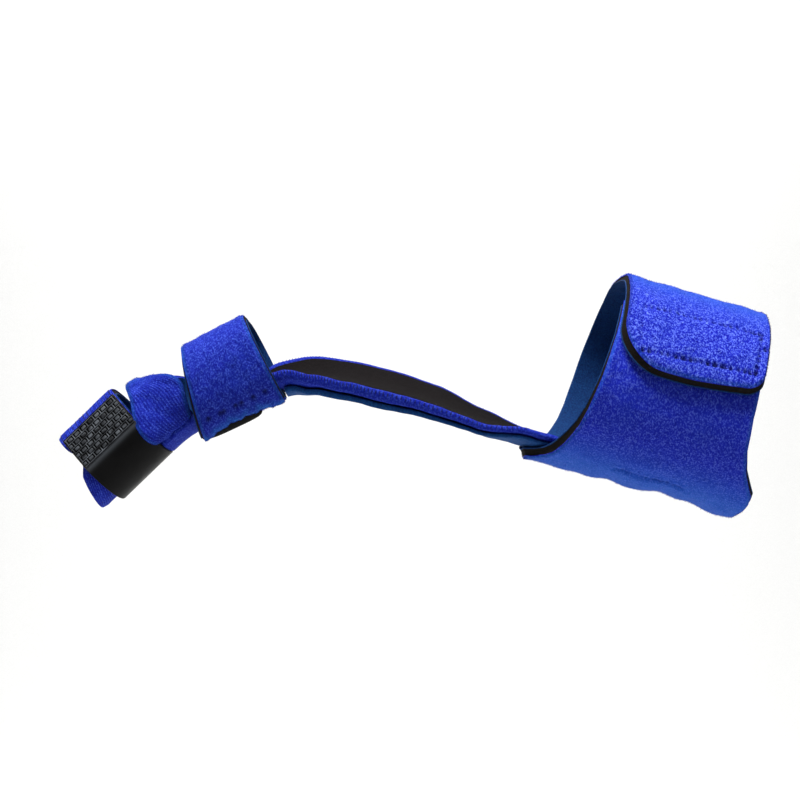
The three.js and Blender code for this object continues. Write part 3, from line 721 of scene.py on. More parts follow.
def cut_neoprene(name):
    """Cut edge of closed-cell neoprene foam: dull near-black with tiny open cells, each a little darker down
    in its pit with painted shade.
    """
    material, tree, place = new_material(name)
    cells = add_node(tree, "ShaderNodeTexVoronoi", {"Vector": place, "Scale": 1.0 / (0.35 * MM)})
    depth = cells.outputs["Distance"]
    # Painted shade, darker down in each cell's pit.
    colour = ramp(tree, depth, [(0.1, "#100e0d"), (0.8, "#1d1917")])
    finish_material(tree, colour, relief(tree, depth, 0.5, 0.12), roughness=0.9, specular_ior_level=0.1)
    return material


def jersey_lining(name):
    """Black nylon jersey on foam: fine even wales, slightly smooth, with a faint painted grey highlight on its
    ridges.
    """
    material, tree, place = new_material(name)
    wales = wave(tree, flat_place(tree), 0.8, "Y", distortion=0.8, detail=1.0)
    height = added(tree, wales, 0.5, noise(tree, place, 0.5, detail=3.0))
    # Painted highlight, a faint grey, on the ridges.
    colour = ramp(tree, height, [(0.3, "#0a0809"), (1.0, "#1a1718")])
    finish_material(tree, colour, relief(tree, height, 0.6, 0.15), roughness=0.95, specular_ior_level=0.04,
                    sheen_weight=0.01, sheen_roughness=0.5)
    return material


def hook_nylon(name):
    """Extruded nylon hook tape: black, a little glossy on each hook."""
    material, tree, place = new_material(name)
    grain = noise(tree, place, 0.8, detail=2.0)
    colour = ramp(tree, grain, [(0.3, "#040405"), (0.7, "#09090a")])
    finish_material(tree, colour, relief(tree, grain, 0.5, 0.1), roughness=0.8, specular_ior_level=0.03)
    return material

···

To be done
Reproduce the data, keeping every line exactly the same.

Expected answer
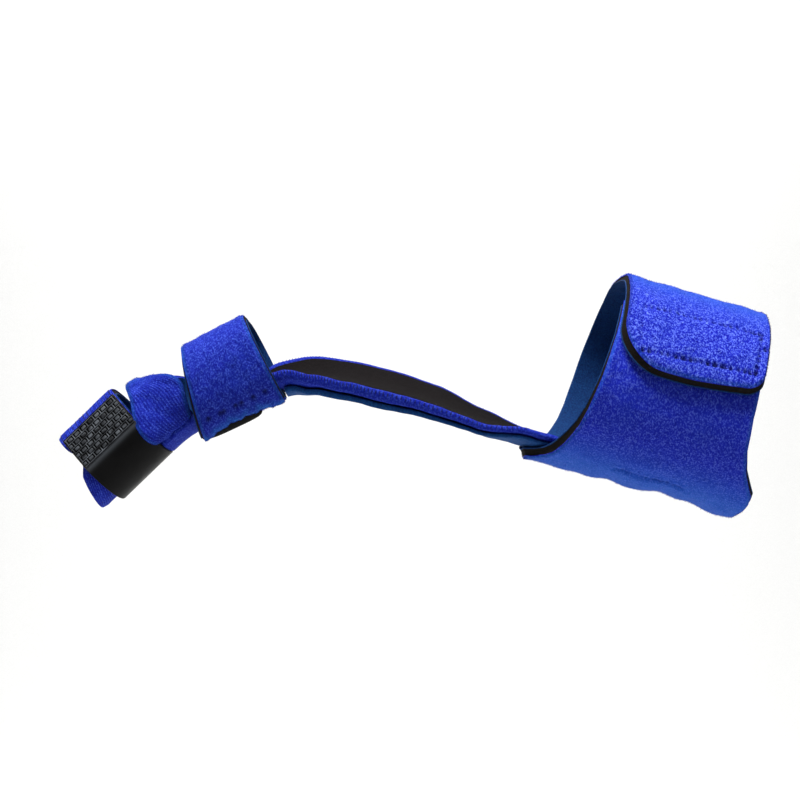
The three.js and Blender code for this object continues. Write part 3, from line 721 of scene.py on. More parts follow.
def cut_neoprene(name):
    """Cut edge of closed-cell neoprene foam: dull near-black with tiny open cells, each a little darker down
    in its pit with painted shade.
    """
    material, tree, place = new_material(name)
    cells = add_node(tree, "ShaderNodeTexVoronoi", {"Vector": place, "Scale": 1.0 / (0.35 * MM)})
    depth = cells.outputs["Distance"]
    # Painted shade, darker down in each cell's pit.
    colour = ramp(tree, depth, [(0.1, "#100e0d"), (0.8, "#1d1917")])
    finish_material(tree, colour, relief(tree, depth, 0.5, 0.12), roughness=0.9, specular_ior_level=0.1)
    return material


def jersey_lining(name):
    """Black nylon jersey on foam: fine even wales, slightly smooth, with a faint painted grey highlight on its
    ridges.
    """
    material, tree, place = new_material(name)
    wales = wave(tree, flat_place(tree), 0.8, "Y", distortion=0.8, detail=1.0)
    height = added(tree, wales, 0.5, noise(tree, place, 0.5, detail=3.0))
    # Painted highlight, a faint grey, on the ridges.
    colour = ramp(tree, height, [(0.3, "#0a0809"), (1.0, "#1a1718")])
    finish_material(tree, colour, relief(tree, height, 0.6, 0.15), roughness=0.95, specular_ior_level=0.04,
                    sheen_weight=0.01, sheen_roughness=0.5)
    return material


def hook_nylon(name):
    """Extruded nylon hook tape: black, a little glossy on each hook."""
    material, tree, place = new_material(name)
    grain = noise(tree, place, 0.8, detail=2.0)
    colour = ramp(tree, grain, [(0.3, "#040405"), (0.7, "#09090a")])
    finish_material(tree, colour, relief(tree, grain, 0.5, 0.1), roughness=0.8, specular_ior_level=0.03)
    return material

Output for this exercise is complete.